Statewide campaigns by MHP, the Montana Department of Transportation and others have kept seatbelt use front and center. So have the biennial legislative sessions, which have long featured unsuccessful efforts to make driving without a seatbelt a primary offense. Montana is one of 15 states in which someone can be cited for no seatbelts only if they've been stopped for another offense.

There was also a decrease in fatalities due to speeding. According to MHP, those numbers have seen a steady drop in the past four years from 76 to 69 to 58 to a suspected 47. Speeding was a cause in 40% of all highway fatalities in 2016, but in just 25% in 2019.

Of Montana Highway Patrol's eight districts, three had notable improvements in traffic deaths in 2019. The Great Falls district in north-central Montana dropped from 18 fatalities in 2018 to nine. Bozeman, in south-central Montana, fell from 21 to 14, and Billings deaths decreased from 39 to 32. 

The largest increases were in districts headquartered in Butte (from 16 to 25) and Glendive (17 to 23).

Neither of Western Montana's districts, Missoula and Kalispell, saw significant changes. The Missoula district, which includes Interstate 90 west to the Idaho line, has counted 22, 23 and 24 highway fatalities in the past three years. Kalispell's numbers have been 24, 24 and 26 in the same time period. 

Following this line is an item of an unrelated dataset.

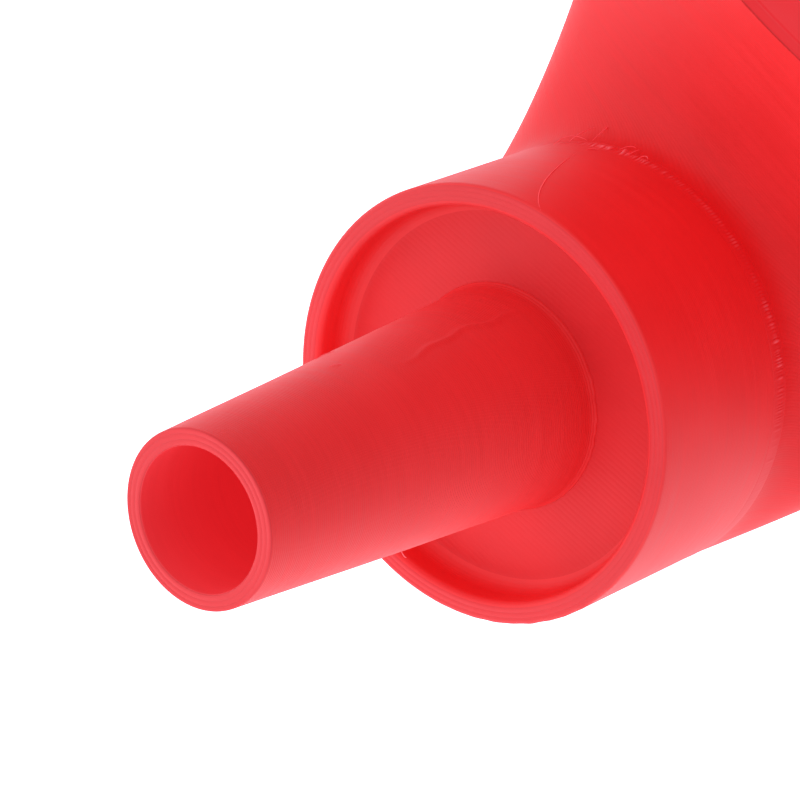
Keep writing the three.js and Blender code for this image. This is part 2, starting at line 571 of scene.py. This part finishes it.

The final fatality numbers for 2019 probably won't change much, said Charity Watt of the Montana Department of Transportation. 

"We go through the vetting process, then work with the national numbers to make sure they’re all correct," Watt said. "One of the takeaways is, because we’re dealing with such small numbers, the change can look like a big jump. Generally we look at them not from year to year but, say, a five-year average. But definitely we have our eye on what’s happening."